Adding JVM option -XX:+StartAttachListener can make jstack work:

./bin/spark-sql \
  --conf spark.plugins=org.apache.gluten.GlutenPlugin \
  --conf spark.memory.offHeap.enabled=true \
  --conf spark.memory.offHeap.size=20g \
  --conf spark.driver.extraClassPath=${gluten_jar} \
  --conf spark.executor.extraClassPath=${gluten_jar} \
  --conf spark.shuffle.manager=org.apache.spark.shuffle.sort.ColumnarShuffleManager \
  --conf spark.driver.extraJavaOptions=-XX:+StartAttachListener
zhouyifan279 commented 6 months ago

According to this doc, jstack communicates with JVM via a local socket file under JVM tmpdir, with filename pattern .java_pid.

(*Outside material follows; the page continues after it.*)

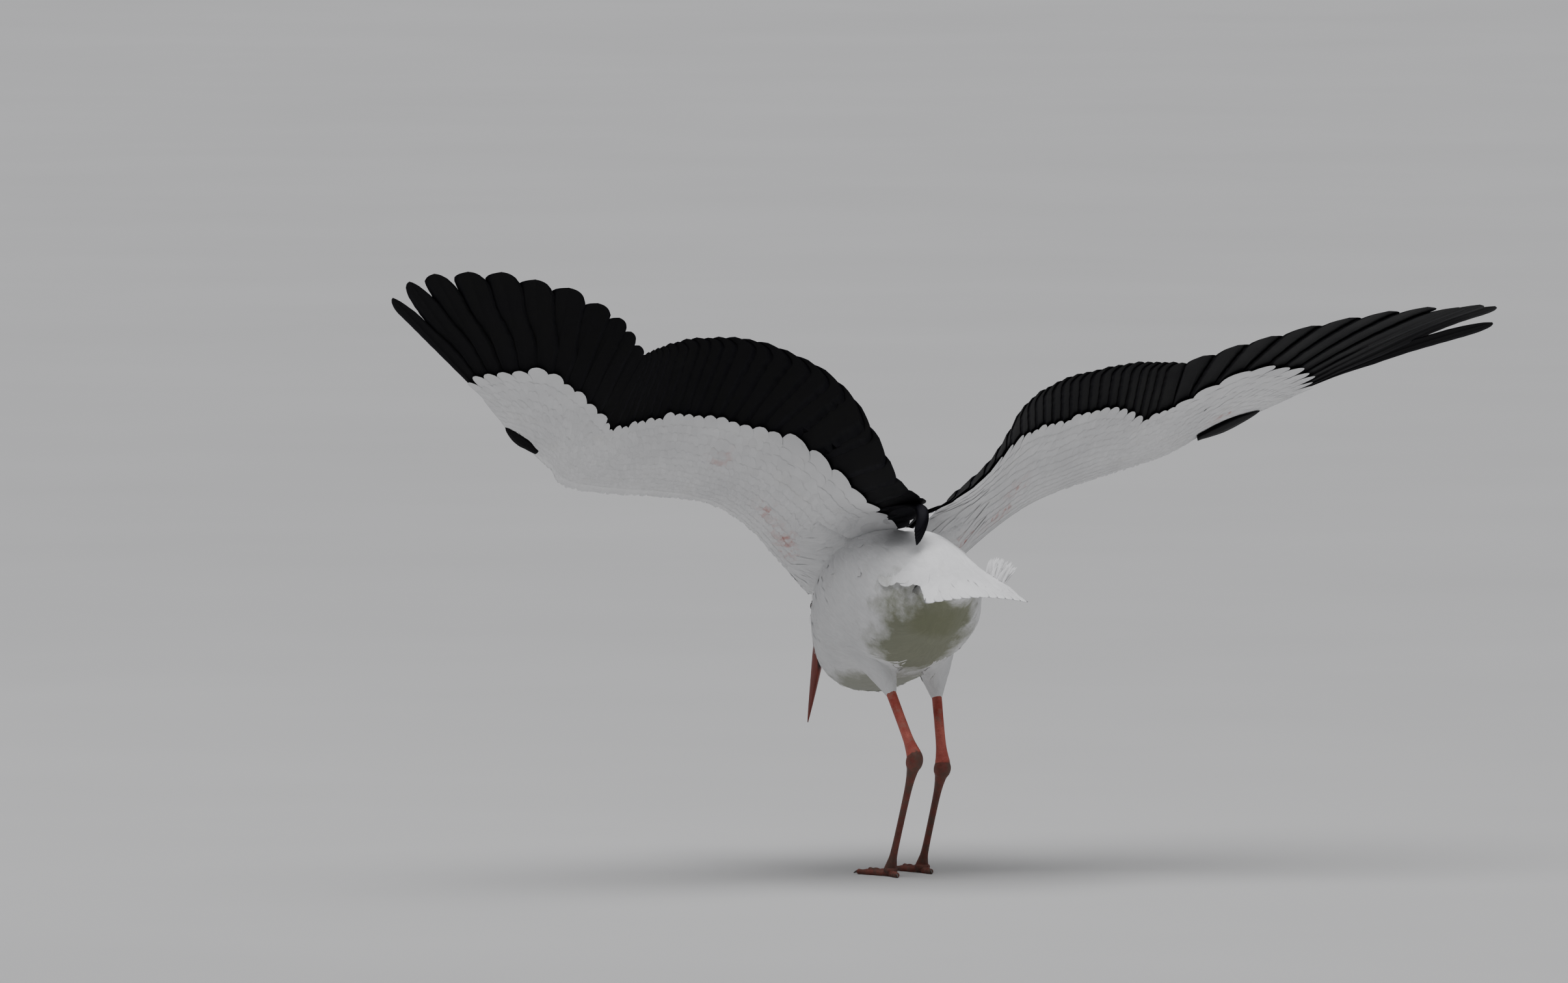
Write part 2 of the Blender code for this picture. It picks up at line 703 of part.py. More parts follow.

JVM creates .java_pid file when it receives SIGNAL_QUIT.

I ran the following test cases and observed different behavior of .java_pid file.

  1. JVM option -XX:+StartAttachListener is specified, .java_pid file is present when JVM starts.
  2. If JVM option -XX:+StartAttachListener is not specified and --conf spark.plugins=org.apache.gluten.GlutenPlugin is removed, .java_pid file is present after executing jstack.
  3. If JVM option -XX:+StartAttachListener is not specified and --conf spark.plugins=org.apache.gluten.GlutenPlugin is present, .java_pid file is not present event after executing jstack.
zhouyifan279 commented 6 months ago

A simplified program call reproduce this Bug.

import java.io.File;
import java.io.FileOutputStream;
import java.io.InputStream;

public class AttachListener {

  public static void main(String[] args) throws InterruptedException {
    File file = extractVeloxLibrary();
    System.load(file.getAbsolutePath());
    System.out.println("Library velox loaded");
    Thread.sleep(Long.MAX_VALUE);
  }

  static File extractVeloxLibrary() {
    String tmpdir = System.getProperty("java.io.tmpdir");
    File file = new File(tmpdir, "libvelox.dylib");
    if (file.exists()) {
      file.delete();
    }
    try (InputStream is = AttachListener.class.getResourceAsStream("/libvelox.dylib");
         FileOutputStream fos = new FileOutputStream(file)) {
      byte[] buffer = new byte[4096];
      int read;
      while ((read = is.read(buffer)) != -1) {
        fos.write(buffer, 0, read);
      }
    } catch (java.io.IOException e) {
      throw new RuntimeException("Failed to extract library", e);
    }
    return file;
  }
}

Compile and run:

javac AttachListener.java
java -cp /path/to/incubator-gluten/package/target/gluten-velox-bundle-spark3.5_2.12-osx_14.4_aarch_64-1.2.0-SNAPSHOT.jar:/path/to/spark-3.5.1-bin-hadoop3/jars/*:. AttachListener

jstack also fails on AttachListener process.

zhouyifan279 commented 6 months ago

I guess libvelox.dylib affected JVM's internal mechanism. But I'm not a JVM expert and have little knowledge about libvelox.dylib. I can't dig deeper to find the root cause.

OpenJDK Project has a similar issue: https://bugs.openjdk.org/browse/JDK-8235211, but seems not relevant.

xumingming commented 6 months ago

I am using macOS(Apple Silicon), JDK:

openjdk version "1.8.0_402"
OpenJDK Runtime Environment (Zulu 8.76.0.17-CA-macos-aarch64) (build 1.8.0_402-b06)
OpenJDK 64-Bit Server VM (Zulu 8.76.0.17-CA-macos-aarch64) (build 25.402-b06, mixed mode)

and jstack works